* **Data entries**
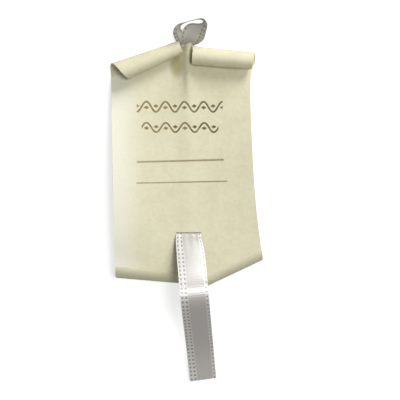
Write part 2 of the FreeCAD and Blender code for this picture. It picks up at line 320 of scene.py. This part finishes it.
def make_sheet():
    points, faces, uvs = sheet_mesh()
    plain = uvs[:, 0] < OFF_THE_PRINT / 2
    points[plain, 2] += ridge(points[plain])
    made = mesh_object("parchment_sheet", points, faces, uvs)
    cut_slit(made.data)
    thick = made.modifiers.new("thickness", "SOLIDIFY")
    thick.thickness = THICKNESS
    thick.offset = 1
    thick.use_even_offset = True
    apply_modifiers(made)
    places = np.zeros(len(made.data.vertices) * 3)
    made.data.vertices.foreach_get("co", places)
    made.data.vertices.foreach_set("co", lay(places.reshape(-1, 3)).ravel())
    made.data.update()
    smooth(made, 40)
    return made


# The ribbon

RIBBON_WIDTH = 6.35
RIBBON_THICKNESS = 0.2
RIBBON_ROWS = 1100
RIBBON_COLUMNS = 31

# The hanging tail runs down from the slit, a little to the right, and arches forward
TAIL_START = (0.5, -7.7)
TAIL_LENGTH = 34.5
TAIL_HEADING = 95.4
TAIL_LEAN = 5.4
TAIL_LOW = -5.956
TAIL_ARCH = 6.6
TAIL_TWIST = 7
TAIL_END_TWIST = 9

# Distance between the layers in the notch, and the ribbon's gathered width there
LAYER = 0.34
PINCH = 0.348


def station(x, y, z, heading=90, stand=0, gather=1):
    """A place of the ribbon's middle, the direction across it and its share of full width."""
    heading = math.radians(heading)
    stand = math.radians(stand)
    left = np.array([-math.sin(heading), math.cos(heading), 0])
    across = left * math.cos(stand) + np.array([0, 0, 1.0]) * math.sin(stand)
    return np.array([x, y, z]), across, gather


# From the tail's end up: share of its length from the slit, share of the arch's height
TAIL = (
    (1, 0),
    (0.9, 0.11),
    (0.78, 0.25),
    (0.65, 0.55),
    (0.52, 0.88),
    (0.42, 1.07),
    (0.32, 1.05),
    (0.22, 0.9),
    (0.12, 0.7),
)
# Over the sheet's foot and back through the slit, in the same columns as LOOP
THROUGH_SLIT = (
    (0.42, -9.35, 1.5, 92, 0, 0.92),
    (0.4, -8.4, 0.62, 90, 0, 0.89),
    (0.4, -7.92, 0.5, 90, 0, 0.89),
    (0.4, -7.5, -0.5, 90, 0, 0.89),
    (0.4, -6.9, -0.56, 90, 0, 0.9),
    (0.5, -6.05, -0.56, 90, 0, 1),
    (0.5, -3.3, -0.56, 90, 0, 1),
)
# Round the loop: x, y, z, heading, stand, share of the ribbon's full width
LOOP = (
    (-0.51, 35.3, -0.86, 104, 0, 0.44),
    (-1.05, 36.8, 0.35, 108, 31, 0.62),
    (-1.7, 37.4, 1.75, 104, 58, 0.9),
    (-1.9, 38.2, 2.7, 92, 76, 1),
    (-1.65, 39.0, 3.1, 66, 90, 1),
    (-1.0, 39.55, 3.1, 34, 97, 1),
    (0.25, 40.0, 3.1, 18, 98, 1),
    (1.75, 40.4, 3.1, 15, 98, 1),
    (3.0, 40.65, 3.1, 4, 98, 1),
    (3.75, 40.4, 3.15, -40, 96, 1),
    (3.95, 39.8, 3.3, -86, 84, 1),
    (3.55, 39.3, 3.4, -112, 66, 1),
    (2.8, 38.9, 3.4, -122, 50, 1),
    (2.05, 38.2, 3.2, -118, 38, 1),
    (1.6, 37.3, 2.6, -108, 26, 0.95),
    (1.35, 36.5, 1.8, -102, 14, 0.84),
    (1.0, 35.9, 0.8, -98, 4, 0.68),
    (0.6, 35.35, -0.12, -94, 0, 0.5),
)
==
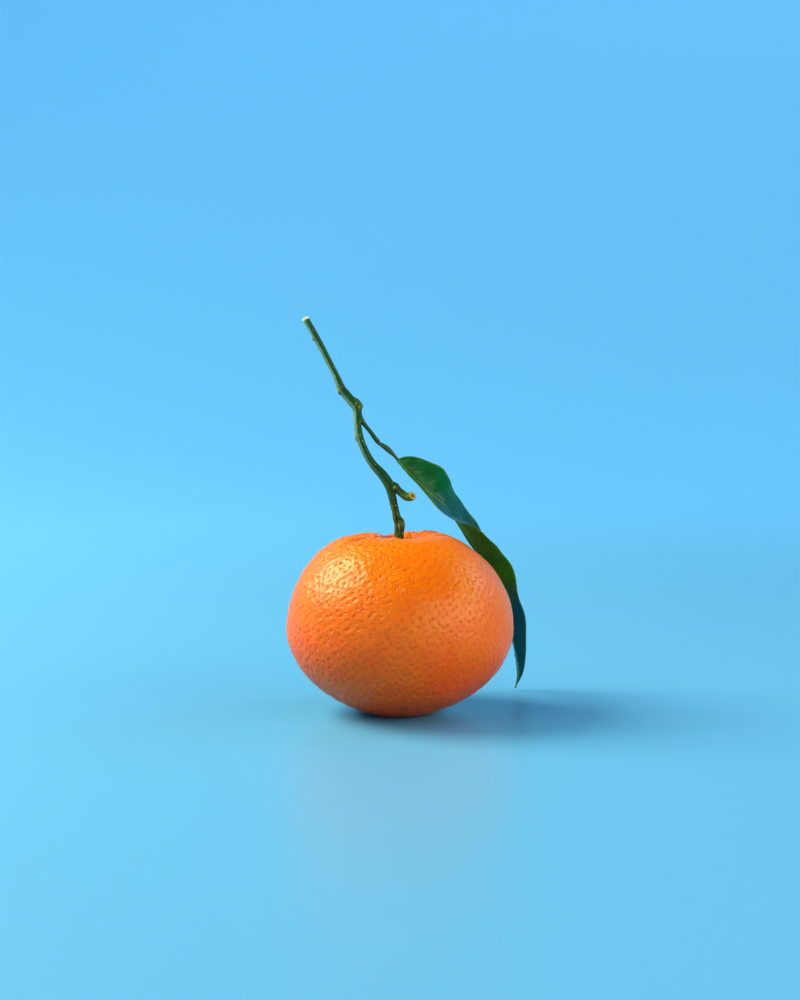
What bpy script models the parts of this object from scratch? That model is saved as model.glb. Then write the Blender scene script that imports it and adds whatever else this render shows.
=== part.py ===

* **Directions for this task**
Which lines above run from the one containing "Write part 2" down to the one containing "return np.array([x, y, z]), across, gather"? Repeat exactly those, both ends included, and nothing else.

* **Exercise answer**
Write part 2 of the FreeCAD and Blender code for this picture. It picks up at line 320 of scene.py. This part finishes it.
def make_sheet():
    points, faces, uvs = sheet_mesh()
    plain = uvs[:, 0] < OFF_THE_PRINT / 2
    points[plain, 2] += ridge(points[plain])
    made = mesh_object("parchment_sheet", points, faces, uvs)
    cut_slit(made.data)
    thick = made.modifiers.new("thickness", "SOLIDIFY")
    thick.thickness = THICKNESS
    thick.offset = 1
    thick.use_even_offset = True
    apply_modifiers(made)
    places = np.zeros(len(made.data.vertices) * 3)
    made.data.vertices.foreach_get("co", places)
    made.data.vertices.foreach_set("co", lay(places.reshape(-1, 3)).ravel())
    made.data.update()
    smooth(made, 40)
    return made


# The ribbon

RIBBON_WIDTH = 6.35
RIBBON_THICKNESS = 0.2
RIBBON_ROWS = 1100
RIBBON_COLUMNS = 31

# The hanging tail runs down from the slit, a little to the right, and arches forward
TAIL_START = (0.5, -7.7)
TAIL_LENGTH = 34.5
TAIL_HEADING = 95.4
TAIL_LEAN = 5.4
TAIL_LOW = -5.956
TAIL_ARCH = 6.6
TAIL_TWIST = 7
TAIL_END_TWIST = 9

# Distance between the layers in the notch, and the ribbon's gathered width there
LAYER = 0.34
PINCH = 0.348


def station(x, y, z, heading=90, stand=0, gather=1):
    """A place of the ribbon's middle, the direction across it and its share of full width."""
    heading = math.radians(heading)
    stand = math.radians(stand)
    left = np.array([-math.sin(heading), math.cos(heading), 0])
    across = left * math.cos(stand) + np.array([0, 0, 1.0]) * math.sin(stand)
    return np.array([x, y, z]), across, gather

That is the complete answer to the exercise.